After being forced to retire in 1961 following two strokes, McColvin died on 16 January 1976 at Southgate, a suburban area of north London.

==Honours==
- C.B.E. - awarded in 1951 New Year Honours

==Bibliography==
===Books===
- The Theory of Book Selection for Public Libraries, London: Grafton & Co., 1925.
- Euterpe, or the Future of Art, London: Kegan Paul, Trench, Trübner & Co., 1926 (To-day and To-morrow series).
- How to Use Books, London: Cambridge University Press for the National Book League, 1933; 2nd edition: 1947; first paperback edition: 2016.
- Library Stock and Assistance to Readers: A Textbook, London: Grafton & Co., 1936.

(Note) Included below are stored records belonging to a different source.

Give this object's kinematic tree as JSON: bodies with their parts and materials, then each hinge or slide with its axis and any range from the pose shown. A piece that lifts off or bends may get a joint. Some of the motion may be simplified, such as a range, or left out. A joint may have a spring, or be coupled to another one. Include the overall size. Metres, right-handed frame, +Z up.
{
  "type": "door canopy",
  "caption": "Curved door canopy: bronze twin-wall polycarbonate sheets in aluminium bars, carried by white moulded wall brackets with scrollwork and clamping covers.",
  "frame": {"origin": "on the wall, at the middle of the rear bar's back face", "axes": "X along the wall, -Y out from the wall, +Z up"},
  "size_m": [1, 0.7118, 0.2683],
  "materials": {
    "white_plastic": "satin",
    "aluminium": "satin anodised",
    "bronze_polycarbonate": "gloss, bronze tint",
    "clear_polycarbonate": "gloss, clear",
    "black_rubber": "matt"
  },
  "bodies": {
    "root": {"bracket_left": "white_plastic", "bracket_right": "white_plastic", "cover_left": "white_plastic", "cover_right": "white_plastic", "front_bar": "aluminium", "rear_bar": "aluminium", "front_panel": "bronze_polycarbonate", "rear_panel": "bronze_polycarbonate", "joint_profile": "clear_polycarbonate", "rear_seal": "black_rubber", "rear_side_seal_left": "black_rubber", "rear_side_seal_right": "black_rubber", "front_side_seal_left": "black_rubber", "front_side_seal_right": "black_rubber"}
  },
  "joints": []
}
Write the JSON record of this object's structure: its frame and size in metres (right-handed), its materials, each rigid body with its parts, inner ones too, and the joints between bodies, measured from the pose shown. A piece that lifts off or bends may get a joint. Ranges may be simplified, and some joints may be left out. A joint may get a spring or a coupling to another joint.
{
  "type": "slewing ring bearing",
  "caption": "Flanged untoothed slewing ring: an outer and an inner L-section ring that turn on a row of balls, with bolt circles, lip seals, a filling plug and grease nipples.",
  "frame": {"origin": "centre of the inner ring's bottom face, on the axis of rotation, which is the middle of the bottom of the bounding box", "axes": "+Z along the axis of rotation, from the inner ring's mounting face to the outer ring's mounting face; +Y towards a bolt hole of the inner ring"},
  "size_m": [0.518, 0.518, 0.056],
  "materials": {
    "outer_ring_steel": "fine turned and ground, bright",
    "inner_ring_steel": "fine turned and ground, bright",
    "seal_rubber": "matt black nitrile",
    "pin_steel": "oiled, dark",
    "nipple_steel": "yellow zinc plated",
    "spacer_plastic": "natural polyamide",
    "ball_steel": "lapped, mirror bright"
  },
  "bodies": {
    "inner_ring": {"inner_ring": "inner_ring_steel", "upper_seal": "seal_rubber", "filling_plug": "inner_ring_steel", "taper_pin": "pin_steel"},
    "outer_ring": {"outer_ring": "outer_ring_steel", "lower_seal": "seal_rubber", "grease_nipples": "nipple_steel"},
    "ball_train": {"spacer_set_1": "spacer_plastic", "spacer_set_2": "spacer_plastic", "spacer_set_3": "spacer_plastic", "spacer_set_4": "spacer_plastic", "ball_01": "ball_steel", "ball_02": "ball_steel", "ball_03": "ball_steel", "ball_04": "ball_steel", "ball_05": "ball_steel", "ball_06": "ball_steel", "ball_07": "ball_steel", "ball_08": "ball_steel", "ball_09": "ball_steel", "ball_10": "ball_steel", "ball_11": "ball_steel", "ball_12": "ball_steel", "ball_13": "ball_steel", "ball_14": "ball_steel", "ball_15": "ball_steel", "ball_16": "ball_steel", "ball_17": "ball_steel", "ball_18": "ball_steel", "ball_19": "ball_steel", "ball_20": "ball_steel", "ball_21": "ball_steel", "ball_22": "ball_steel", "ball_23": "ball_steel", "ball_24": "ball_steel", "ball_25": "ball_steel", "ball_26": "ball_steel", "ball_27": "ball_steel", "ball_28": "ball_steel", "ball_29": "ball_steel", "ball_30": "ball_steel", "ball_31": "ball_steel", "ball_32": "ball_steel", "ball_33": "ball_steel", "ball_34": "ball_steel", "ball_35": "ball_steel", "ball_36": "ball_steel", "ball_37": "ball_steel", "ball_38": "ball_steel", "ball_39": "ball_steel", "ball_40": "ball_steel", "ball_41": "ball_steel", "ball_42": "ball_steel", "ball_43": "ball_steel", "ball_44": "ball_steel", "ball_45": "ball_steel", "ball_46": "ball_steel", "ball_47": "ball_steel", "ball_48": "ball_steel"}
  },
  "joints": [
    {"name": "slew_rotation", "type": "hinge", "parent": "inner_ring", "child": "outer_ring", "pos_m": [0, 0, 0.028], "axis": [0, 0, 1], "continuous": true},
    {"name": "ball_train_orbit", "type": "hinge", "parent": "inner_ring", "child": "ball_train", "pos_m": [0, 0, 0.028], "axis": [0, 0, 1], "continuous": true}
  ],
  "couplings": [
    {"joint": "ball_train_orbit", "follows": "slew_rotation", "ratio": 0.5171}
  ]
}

- Libraries and the Public, London: George Allen & Unwin Ltd., 1937.
- Music Libraries: Their Organisation and Contents, with a Bibliography of Music and Musical Literature (2 vols.), London: Grafton & Co., 1937–8; revised and expanded edition (Jack Dove, ed.): London: Andre Deutsch, 1965 (2 vols.).

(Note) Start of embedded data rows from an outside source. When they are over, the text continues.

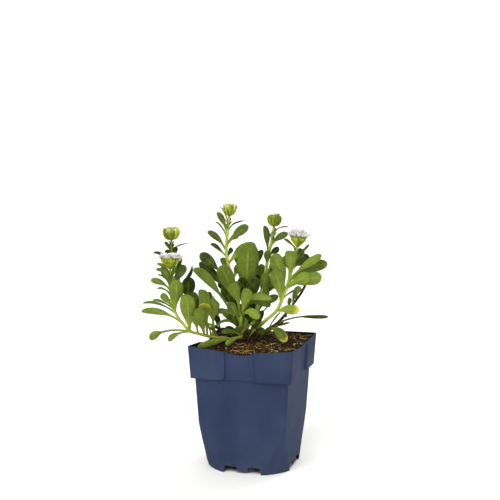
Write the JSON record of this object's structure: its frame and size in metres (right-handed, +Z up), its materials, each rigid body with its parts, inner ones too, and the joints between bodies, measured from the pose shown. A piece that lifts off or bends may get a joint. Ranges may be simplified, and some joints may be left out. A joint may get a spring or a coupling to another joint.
{
  "type": "potted candytuft",
  "caption": "Young candytuft in a dark blue square nursery pot: leafy shoots, flat flower heads, some opening white.",
  "frame": {"origin": "centre of the pot's base, on the surface it stands on", "axes": "+Z up; the pot's front collar panel faces -Y; +X to the right seen from the front"},
  "size_m": [0.1499, 0.0914, 0.2233],
  "materials": {
    "pot": "thin moulded plastic, dull",
    "soil": "loose dark potting mix with light fibres",
    "leaf": "smooth fleshy leaf, paler under side",
    "bud": "smooth green buds and flower stalks",
    "petal": "thin matt petals"
  },
  "bodies": {
    "root": {"pot": "pot", "soil": "soil", "shoot_low_left": "leaf", "shoot_high_left": "leaf", "shoot_mid_left": "leaf", "shoot_middle": "leaf", "shoot_mid_right": "leaf", "shoot_right": "leaf", "shoot_woody": "leaf", "shoot_front": "leaf", "head_low_left": "bud", "head_high_left": "bud", "head_mid_left": "bud", "head_mid_right": "bud", "head_right": "bud", "petals_low_left": "petal", "petals_right": "petal"}
  },
  "joints": []
}
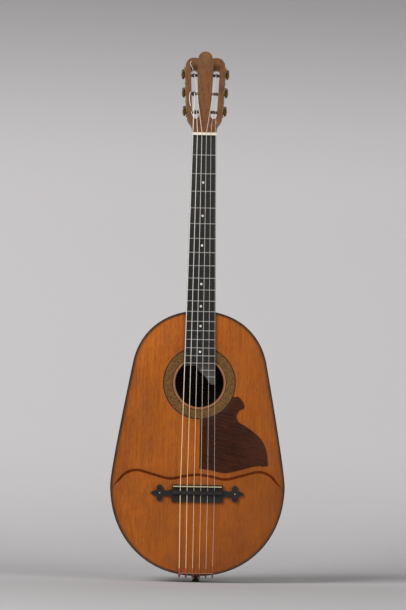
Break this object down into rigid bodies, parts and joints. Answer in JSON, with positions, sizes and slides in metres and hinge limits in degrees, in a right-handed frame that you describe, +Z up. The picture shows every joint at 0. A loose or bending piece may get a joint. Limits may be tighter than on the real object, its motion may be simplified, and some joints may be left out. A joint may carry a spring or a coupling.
{
  "type": "hawaiian guitar",
  "caption": "Pear-shaped flat-backed wooden guitar with a stepped soundboard, raised nut and strings, fretted board and slotted head with geared tuning machines.",
  "frame": {"origin": "centre of the end button's flat face, the guitar's lowest point", "axes": "+Z up the guitar from the end button to the head; -Y out of the soundboard, towards the viewer; +X to the treble side, the viewer's right"},
  "size_m": [0.318, 0.101, 0.9693],
  "materials": {
    "top_wood": "aged orange-brown varnish, satin to gloss",
    "side_wood": "dark reddish-brown varnish",
    "inner_wood": "bare pale wood",
    "binding_wood": "nearly black varnished strip",
    "ring_wood": "lighter varnished ring",
    "rosette_wood": "mottled olive-brown inlay under varnish",
    "guard_wood": "dark brown polished plate",
    "neck_wood": "walnut-brown varnish",
    "ebony": "blackened, rubbed satin",
    "bone": "pale yellowed bone, satin",
    "fret_metal": "dulled nickel-silver bars",
    "plain_string": "plain bright wire",
    "wound_string": "pale bronze-wound wire",
    "machine_brass": "tarnished olive brass",
    "machine_steel": "dark worn steel",
    "roller_steel": "dark steel bars with cut gears"
  },
  "bodies": {
    "guitar": {"soundboard": "top_wood", "soundhole_ring": "ring_wood", "rosette": "rosette_wood", "binding": "binding_wood", "side_left": "side_wood", "side_right": "side_wood", "back": "side_wood", "upper_brace": "inner_wood", "lower_brace": "inner_wood", "bridge_plate": "inner_wood", "neck_block": "inner_wood", "tail_block": "inner_wood", "end_button": "ebony", "tail_saddle": "bone", "pickguard": "guard_wood", "neck": "neck_wood", "fingerboard": "ebony", "nut": "bone", "fret_01": "fret_metal", "fret_02": "fret_metal", "fret_03": "fret_metal", "fret_04": "fret_metal", "fret_05": "fret_metal", "fret_06": "fret_metal", "fret_07": "fret_metal", "fret_08": "fret_metal", "fret_09": "fret_metal", "fret_10": "fret_metal", "fret_11": "fret_metal", "fret_12": "fret_metal", "fret_13": "fret_metal", "fret_14": "fret_metal", "fret_15": "fret_metal", "fret_16": "fret_metal", "fret_17": "fret_metal", "fret_18": "fret_metal", "fret_19": "fret_metal", "fret_20": "fret_metal", "bridge": "ebony", "saddle": "bone", "machine_plate_left": "machine_brass", "machine_plate_right": "machine_brass", "string_1": "plain_string", "string_2": "plain_string", "string_3": "wound_string", "string_4": "wound_string", "string_5": "wound_string", "string_6": "wound_string"},
    "worm_key_left_1": {"worm_key_left_1": "machine_steel"},
    "worm_key_left_2": {"worm_key_left_2": "machine_steel"},
    "worm_key_left_3": {"worm_key_left_3": "machine_steel"},
    "worm_key_right_1": {"worm_key_right_1": "machine_steel"},
    "worm_key_right_2": {"worm_key_right_2": "machine_steel"},
    "worm_key_right_3": {"worm_key_right_3": "machine_steel"},
    "roller_left_1": {"roller_left_1": "roller_steel"},
    "roller_left_2": {"roller_left_2": "roller_steel"},
    "roller_left_3": {"roller_left_3": "roller_steel"},
    "roller_right_1": {"roller_right_1": "roller_steel"},
    "roller_right_2": {"roller_right_2": "roller_steel"},
    "roller_right_3": {"roller_right_3": "roller_steel"}
  },
  "joints": [
    {"name": "worm_key_left_1_turn", "type": "hinge", "parent": "guitar", "child": "worm_key_left_1", "pos_m": [-0.03748, -0.02585, 0.86434], "axis": [0, 0.9659, -0.2588], "continuous": true},
    {"name": "roller_left_1_turn", "type": "hinge", "parent": "guitar", "child": "roller_left_1", "pos_m": [-0.0325, -0.02792, 0.85664], "axis": [0.9989, 0.012, 0.0446], "continuous": true},
    {"name": "worm_key_left_2_turn", "type": "hinge", "parent": "guitar", "child": "worm_key_left_2", "pos_m": [-0.03909, -0.01681, 0.89811], "axis": [0, 0.9659, -0.2588], "continuous": true},
    {"name": "roller_left_2_turn", "type": "hinge", "parent": "guitar", "child": "roller_left_2", "pos_m": [-0.03412, -0.01887, 0.89041], "axis": [0.9989, 0.012, 0.0446], "continuous": true},
    {"name": "worm_key_left_3_turn", "type": "hinge", "parent": "guitar", "child": "worm_key_left_3", "pos_m": [-0.04071, -0.00776, 0.93188], "axis": [0, 0.9659, -0.2588], "continuous": true},
    {"name": "roller_left_3_turn", "type": "hinge", "parent": "guitar", "child": "roller_left_3", "pos_m": [-0.03574, -0.00982, 0.92418], "axis": [0.9989, 0.012, 0.0446], "continuous": true},
    {"name": "worm_key_right_1_turn", "type": "hinge", "parent": "guitar", "child": "worm_key_right_1", "pos_m": [0.03748, -0.02585, 0.86434], "axis": [0, 0.9659, -0.2588], "continuous": true},
    {"name": "roller_right_1_turn", "type": "hinge", "parent": "guitar", "child": "roller_right_1", "pos_m": [0.0325, -0.02792, 0.85664], "axis": [0.9989, -0.012, -0.0446], "continuous": true},
    {"name": "worm_key_right_2_turn", "type": "hinge", "parent": "guitar", "child": "worm_key_right_2", "pos_m": [0.03909, -0.01681, 0.89811], "axis": [0, 0.9659, -0.2588], "continuous": true},
    {"name": "roller_right_2_turn", "type": "hinge", "parent": "guitar", "child": "roller_right_2", "pos_m": [0.03412, -0.01887, 0.89041], "axis": [0.9989, -0.012, -0.0446], "continuous": true},
    {"name": "worm_key_right_3_turn", "type": "hinge", "parent": "guitar", "child": "worm_key_right_3", "pos_m": [0.04071, -0.00776, 0.93188], "axis": [0, 0.9659, -0.2588], "continuous": true},
    {"name": "roller_right_3_turn", "type": "hinge", "parent": "guitar", "child": "roller_right_3", "pos_m": [0.03574, -0.00982, 0.92418], "axis": [0.9989, -0.012, -0.0446], "continuous": true}
  ],
  "couplings": [
    {"joint": "roller_left_1_turn", "follows": "worm_key_left_1_turn", "ratio": 0.071429},
    {"joint": "roller_left_2_turn", "follows": "worm_key_left_2_turn", "ratio": 0.071429},
    {"joint": "roller_left_3_turn", "follows": "worm_key_left_3_turn", "ratio": 0.071429},
    {"joint": "roller_right_1_turn", "follows": "worm_key_right_1_turn", "ratio": 0.071429},
    {"joint": "roller_right_2_turn", "follows": "worm_key_right_2_turn", "ratio": 0.071429},
    {"joint": "roller_right_3_turn", "follows": "worm_key_right_3_turn", "ratio": 0.071429}
  ]
}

- The Public Library System of Great Britain: Its Post-war Reorganization and Development, London: The Library Association, 1942-43. Often referred to as the "McColvin Report".
- How to Find Out, London: Cambridge University Press for the National Book League, 1947.
- British Libraries, London: Longmans, Green for The British Council, 1949. Joint author: James Revie.
- Public Library Extension, Paris: UNESCO, 1949.
- The Personal Library: A Guide for the Bookbuyer, London: Phoenix House, Ltd., 1953.
- The Chance to Read: Public Libraries in the World Today, London: Phoenix House, 1956.
- Public Library Services for Children, Paris: UNESCO, 1957.

===Articles, papers===
- "Public Libraries and Other Libraries", Libri, Volume 6: No. 4, 1956, pp. 304-321.